▸ What is expected
Quote every line of the material beneath this one.

▸ Dataset content
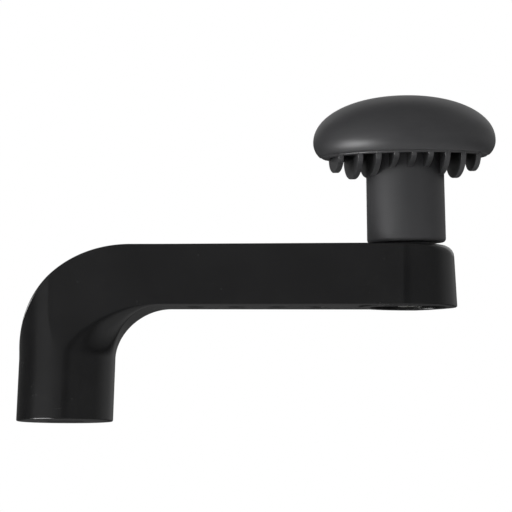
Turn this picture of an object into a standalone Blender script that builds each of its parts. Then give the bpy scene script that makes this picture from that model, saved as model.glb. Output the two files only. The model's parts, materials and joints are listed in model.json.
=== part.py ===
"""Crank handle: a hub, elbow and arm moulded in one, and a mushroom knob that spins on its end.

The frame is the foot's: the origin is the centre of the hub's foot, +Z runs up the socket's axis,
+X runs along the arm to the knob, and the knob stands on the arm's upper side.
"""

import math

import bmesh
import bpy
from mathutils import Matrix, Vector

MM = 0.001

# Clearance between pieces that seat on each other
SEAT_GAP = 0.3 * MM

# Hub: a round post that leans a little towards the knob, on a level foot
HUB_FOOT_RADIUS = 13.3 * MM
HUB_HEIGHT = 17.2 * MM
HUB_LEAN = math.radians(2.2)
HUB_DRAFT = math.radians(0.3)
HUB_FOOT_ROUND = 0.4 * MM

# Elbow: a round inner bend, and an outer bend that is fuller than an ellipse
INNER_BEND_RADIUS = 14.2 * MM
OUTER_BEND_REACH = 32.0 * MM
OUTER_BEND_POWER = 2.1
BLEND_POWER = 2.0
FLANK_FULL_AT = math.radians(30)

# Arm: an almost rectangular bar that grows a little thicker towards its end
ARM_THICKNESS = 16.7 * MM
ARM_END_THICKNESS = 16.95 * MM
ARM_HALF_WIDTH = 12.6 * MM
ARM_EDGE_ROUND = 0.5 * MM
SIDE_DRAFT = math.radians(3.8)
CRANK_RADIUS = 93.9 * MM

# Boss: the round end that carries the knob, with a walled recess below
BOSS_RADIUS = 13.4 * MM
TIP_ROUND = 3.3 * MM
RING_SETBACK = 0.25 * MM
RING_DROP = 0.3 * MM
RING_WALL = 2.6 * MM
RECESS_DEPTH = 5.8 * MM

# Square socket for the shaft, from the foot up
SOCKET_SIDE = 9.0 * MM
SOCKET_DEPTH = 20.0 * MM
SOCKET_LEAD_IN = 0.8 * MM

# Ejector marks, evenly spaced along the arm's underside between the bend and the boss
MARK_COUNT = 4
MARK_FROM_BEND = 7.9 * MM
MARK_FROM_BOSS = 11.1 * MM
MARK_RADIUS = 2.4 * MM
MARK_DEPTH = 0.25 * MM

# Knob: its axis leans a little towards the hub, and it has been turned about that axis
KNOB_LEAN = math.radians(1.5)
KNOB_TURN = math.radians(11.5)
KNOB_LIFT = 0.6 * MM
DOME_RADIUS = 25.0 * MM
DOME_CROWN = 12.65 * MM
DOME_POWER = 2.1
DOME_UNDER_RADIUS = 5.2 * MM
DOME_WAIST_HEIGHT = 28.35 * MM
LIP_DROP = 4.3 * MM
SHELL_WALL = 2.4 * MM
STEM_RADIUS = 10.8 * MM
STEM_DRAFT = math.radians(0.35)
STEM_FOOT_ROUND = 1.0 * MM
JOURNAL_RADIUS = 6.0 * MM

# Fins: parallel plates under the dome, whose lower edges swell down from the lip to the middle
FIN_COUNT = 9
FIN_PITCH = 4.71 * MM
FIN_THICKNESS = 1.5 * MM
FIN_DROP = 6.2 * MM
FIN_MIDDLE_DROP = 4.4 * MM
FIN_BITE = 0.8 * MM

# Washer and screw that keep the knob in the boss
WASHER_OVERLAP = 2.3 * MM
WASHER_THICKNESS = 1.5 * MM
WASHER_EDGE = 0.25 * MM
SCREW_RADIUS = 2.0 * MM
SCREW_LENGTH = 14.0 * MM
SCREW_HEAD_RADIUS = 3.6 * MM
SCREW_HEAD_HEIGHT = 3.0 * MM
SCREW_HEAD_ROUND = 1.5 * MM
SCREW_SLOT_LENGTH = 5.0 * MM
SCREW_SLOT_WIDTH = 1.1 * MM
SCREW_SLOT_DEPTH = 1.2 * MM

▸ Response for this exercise
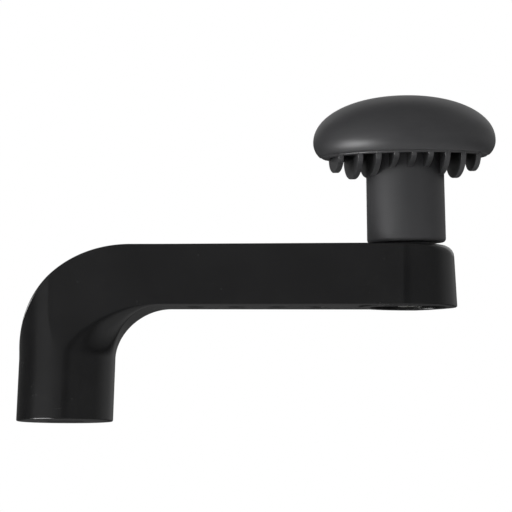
Turn this picture of an object into a standalone Blender script that builds each of its parts. Then give the bpy scene script that makes this picture from that model, saved as model.glb. Output the two files only. The model's parts, materials and joints are listed in model.json.
=== part.py ===
"""Crank handle: a hub, elbow and arm moulded in one, and a mushroom knob that spins on its end.

The frame is the foot's: the origin is the centre of the hub's foot, +Z runs up the socket's axis,
+X runs along the arm to the knob, and the knob stands on the arm's upper side.
"""

import math

import bmesh
import bpy
from mathutils import Matrix, Vector

MM = 0.001

# Clearance between pieces that seat on each other
SEAT_GAP = 0.3 * MM

# Hub: a round post that leans a little towards the knob, on a level foot
HUB_FOOT_RADIUS = 13.3 * MM
HUB_HEIGHT = 17.2 * MM
HUB_LEAN = math.radians(2.2)
HUB_DRAFT = math.radians(0.3)
HUB_FOOT_ROUND = 0.4 * MM

# Elbow: a round inner bend, and an outer bend that is fuller than an ellipse
INNER_BEND_RADIUS = 14.2 * MM
OUTER_BEND_REACH = 32.0 * MM
OUTER_BEND_POWER = 2.1
BLEND_POWER = 2.0
FLANK_FULL_AT = math.radians(30)

# Arm: an almost rectangular bar that grows a little thicker towards its end
ARM_THICKNESS = 16.7 * MM
ARM_END_THICKNESS = 16.95 * MM
ARM_HALF_WIDTH = 12.6 * MM
ARM_EDGE_ROUND = 0.5 * MM
SIDE_DRAFT = math.radians(3.8)
CRANK_RADIUS = 93.9 * MM

# Boss: the round end that carries the knob, with a walled recess below
BOSS_RADIUS = 13.4 * MM
TIP_ROUND = 3.3 * MM
RING_SETBACK = 0.25 * MM
RING_DROP = 0.3 * MM
RING_WALL = 2.6 * MM
RECESS_DEPTH = 5.8 * MM

# Square socket for the shaft, from the foot up
SOCKET_SIDE = 9.0 * MM
SOCKET_DEPTH = 20.0 * MM
SOCKET_LEAD_IN = 0.8 * MM

# Ejector marks, evenly spaced along the arm's underside between the bend and the boss
MARK_COUNT = 4
MARK_FROM_BEND = 7.9 * MM
MARK_FROM_BOSS = 11.1 * MM
MARK_RADIUS = 2.4 * MM
MARK_DEPTH = 0.25 * MM

# Knob: its axis leans a little towards the hub, and it has been turned about that axis
KNOB_LEAN = math.radians(1.5)
KNOB_TURN = math.radians(11.5)
KNOB_LIFT = 0.6 * MM
DOME_RADIUS = 25.0 * MM
DOME_CROWN = 12.65 * MM
DOME_POWER = 2.1
DOME_UNDER_RADIUS = 5.2 * MM
DOME_WAIST_HEIGHT = 28.35 * MM
LIP_DROP = 4.3 * MM
SHELL_WALL = 2.4 * MM
STEM_RADIUS = 10.8 * MM
STEM_DRAFT = math.radians(0.35)
STEM_FOOT_ROUND = 1.0 * MM
JOURNAL_RADIUS = 6.0 * MM

# Fins: parallel plates under the dome, whose lower edges swell down from the lip to the middle
FIN_COUNT = 9
FIN_PITCH = 4.71 * MM
FIN_THICKNESS = 1.5 * MM
FIN_DROP = 6.2 * MM
FIN_MIDDLE_DROP = 4.4 * MM
FIN_BITE = 0.8 * MM

# Washer and screw that keep the knob in the boss
WASHER_OVERLAP = 2.3 * MM
WASHER_THICKNESS = 1.5 * MM
WASHER_EDGE = 0.25 * MM
SCREW_RADIUS = 2.0 * MM
SCREW_LENGTH = 14.0 * MM
SCREW_HEAD_RADIUS = 3.6 * MM
SCREW_HEAD_HEIGHT = 3.0 * MM
SCREW_HEAD_ROUND = 1.5 * MM
SCREW_SLOT_LENGTH = 5.0 * MM
SCREW_SLOT_WIDTH = 1.1 * MM
SCREW_SLOT_DEPTH = 1.2 * MM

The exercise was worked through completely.